C’è un’inchiesta a Torino sul business dell’accoglienza e coinvolge due importanti associazioni cittadine: la cooperativa Animazione Valdocco e “Terra del Fuoco”, vicina ad alcuni esponenti di Sel. Riunite in un raggruppamento temporaneo di imprese hanno partecipato e vinto un appalto per lo sgombero di un campo nomadi abusivo e per l’accoglienza dei rom in alloggi, ma secondo gli investigatori non avrebbero avuto né gli alloggi né le carte in regola. L’esistenza dell’indagine è emersa oggi con le perquisizioni del Nucleo di polizia tributaria della Guardia di finanza.

Il sostituto procuratore Andrea Padalino ha iscritto nel registro degli indagati tre persone. Tra loro Oliviero Alotto, presidente di “Terra del Fuoco”, associazione fondata nel 2001 e a lungo guidata da Michele Curto, attualmente consigliere comunale di Sel. L’ipotesi di reato nei confronti di Alotto è di turbativa d’asta, stessa accusa rivolta anche a Paolo Petrucci, capo della cooperativa cattolica. Il terzo indagato è invece Giorgio Molino, noto in città come il “ras delle soffitte” perché proprietario di più di un migliaio di appartamenti e mansardine del centro. È lui che ha fornito alle associazioni gli alloggi per le famiglie nomadi, alloggi ricavati all’interno di un ex opificio che però non era destinato all’edilizia residenziale, ragione per cui Molino è indagato per vari abusi edilizi.

Il bando – dal valore complessivo di 5 milioni di euro, molti dei quali provenienti dal Ministero dell’Interno – è stato preparato dal Comune di Torino nel 2013 con l’obiettivo di sgomberare il campo in cui abitavano quasi 800 nomadi vicino al torrente Stura. La gara è stata vinta dal raggruppamento “La città possibile” che comprende anche la Croce rossa italiana, l’Associazione italiana zingari oggi e la cooperativa Liberitutti. Dovevano liberare l’area, ripulirla e attuare progetti di inclusione abitativa e sociale per i rom attraverso diversi progetti. Uno di questi prevedeva l’inclusione in alloggi privati, ma quest’obiettivo, però, è stato subito difficile da raggiungere perché “La città possibile” non trovava alloggi da recuperare e destinare all’accoglienza dei rom. La soluzione è ricaduta quindi su un edificio della Acaja srl di Molino, un ex opificio in cui sono state ricavate delle abitazioni. Tuttavia queste casette, notava il consigliere comunale di Fratelli d’Italia Maurizio Marrone, autore dell’esposto alla procura nel marzo scorso, erano però accatastati come edifici del gruppo B6, “biblioteche, gallerie, pinacoteche” oppure E7, come edifici di culto. Insomma, non proprio in regola.

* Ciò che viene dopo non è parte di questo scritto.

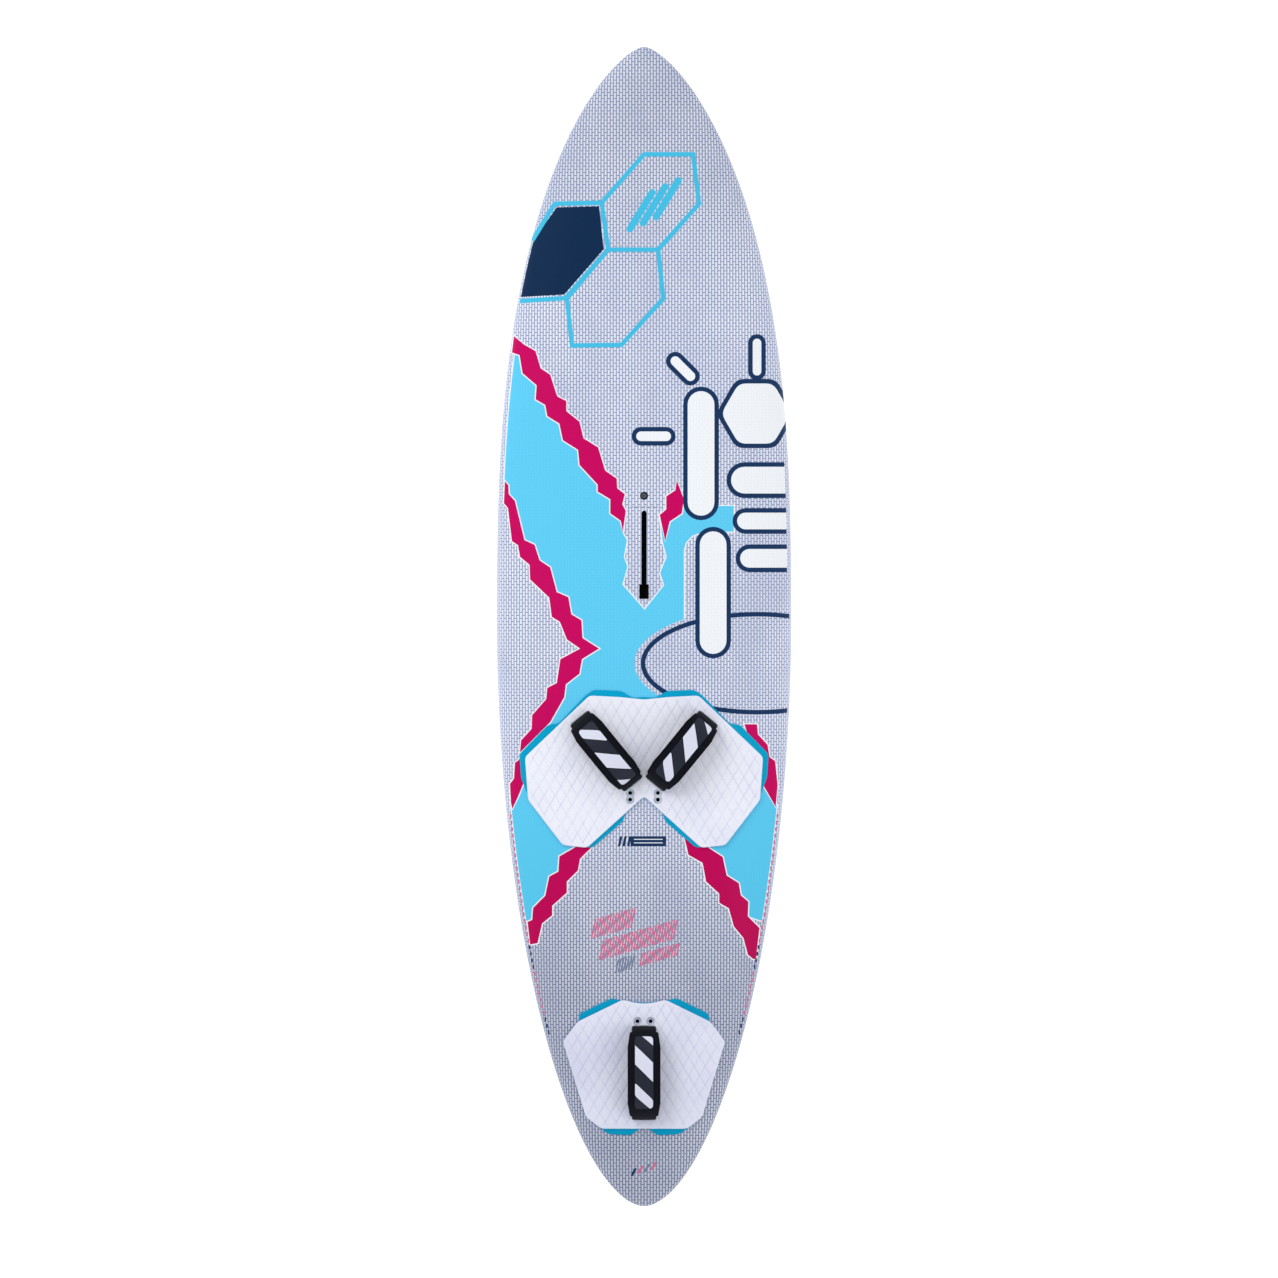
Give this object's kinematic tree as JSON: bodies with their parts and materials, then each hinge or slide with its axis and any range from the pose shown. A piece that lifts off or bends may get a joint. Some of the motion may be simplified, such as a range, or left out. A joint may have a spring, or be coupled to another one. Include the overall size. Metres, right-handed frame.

“Pur di conseguire gli obiettivi progettuali previsti dall’appalto indetto dall’Ente locale, (il raggruppamento, ndr) ha di fatto utilizzato immobili sprovvisti dei requisiti di abitabilità e nei quali sono stati accertati numerosi reati di abuso edilizio”, spiega il procuratore capo Armando Spataro in un comunicato. Non solo. Sono anche emerse “alcune criticità, legate soprattutto alla insussistenza di condizioni e soluzioni prospettate per l’allocazione temporanea dei nuclei familiari che, in uscita dai campi nomadi, avrebbero dovuto ricevere una diversa ospitalità presso strutture di fatto rivelatesi insussistenti”. Insomma, i progetti de “La città possibile” erano forse impossibili da realizzare e così, alla fine, non sono state coinvolte tutte le persone che avrebbero dovuto beneficiare dell’assistenza.

Il consigliere FdI Marrone si dice soddisfatto dell’apertura di questa indagine: “Significa che anche la Procura e la Guardia di Finanza sospettano che dietro l’appalto rom ci sia un business torbido per il solito circuito di cooperative e associazioni bianche e rosse”.